Soapygal...I love birds too..love the goldfinches...they are so pretty and fun to watch when they eat upside down. I have a little wren that moved into my new wren house...I'm so happy it settled in.  My neighbor had a house up since the beginning of spring...and no one moved in.  I put mine out and I have a tenant in a week. I wonder why? :?   A little tip for the hummer feeder.  Put some vaseline around where you hang it.  I have a hook into our overhang.  I put vaseline on each side of the hanger and the ants have gone away.  If you have a shepard hook...pop it in the ground and put vaseline on it...the ants won't go up it to get to the food...they get stuck


----------



## IanT (Jul 1, 2008)

OOOMG! imagine if you put vaseline around the cracks in your house?? I wonder if it would prevent them from going in???


cool tip!


----------



## digit (Jul 2, 2008)

IanT said:
			
		

> OOOMG! imagine if you put vaseline around the cracks in your house?? I wonder if it would prevent them from going in???
> 
> 
> cool tip!



I would have to grease the whole house!     They have been terrible this year here. I have turned up several ant communities while working in the garden. Last year I had an incident where I had to very calmly stand up and walk into the garage because I had ants in my shorts!!!! Did not want to give the neighbors a show.

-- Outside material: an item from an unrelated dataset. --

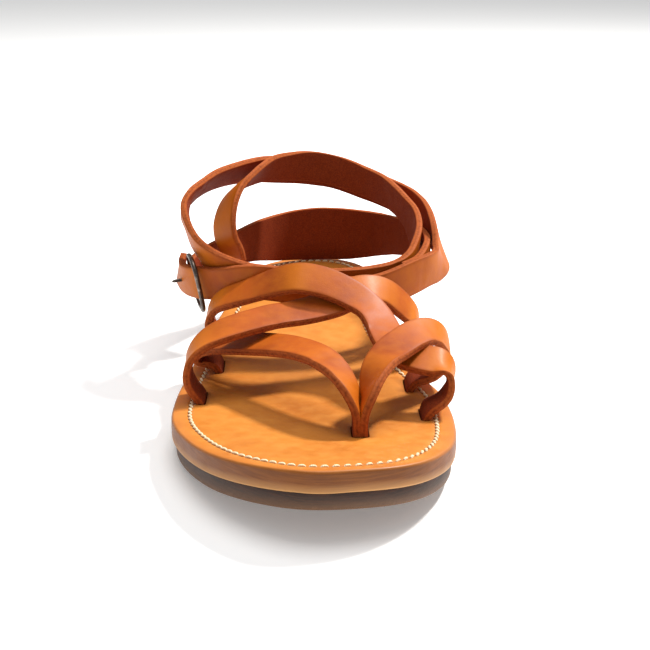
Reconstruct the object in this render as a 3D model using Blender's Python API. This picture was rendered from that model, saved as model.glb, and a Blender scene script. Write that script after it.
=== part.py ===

I recently read that instant coffee granules where they are will kill them. One my list for next shopping trip.

Digit


----------



## leowife (Jul 2, 2008)

Hey Ian...great idea...I will try that next year when we get ants in the spring. We had flying ants in the house for a week...I thought they were termites!!!

Some people say not to use the vaseline because it could get on the hummers...however...I've only put the vaseline on my eave/overhang...and hummers have never landed on it or come in contact with the vaseline since it is upside down and there is nothing for the hummers to land on there.  Also...if you use the shepards hook...only put the vaseline up the pole where it is verticle.  Not where a hummer may land.

digit...i'll have to pick up instant coffee too...thanks


----------



## IanT (Jul 2, 2008)

I know what reaaaaaaaaally keeps em away, ammonia!!


(ive also used clove powder around my cats bowl which seemed to work well too)


----------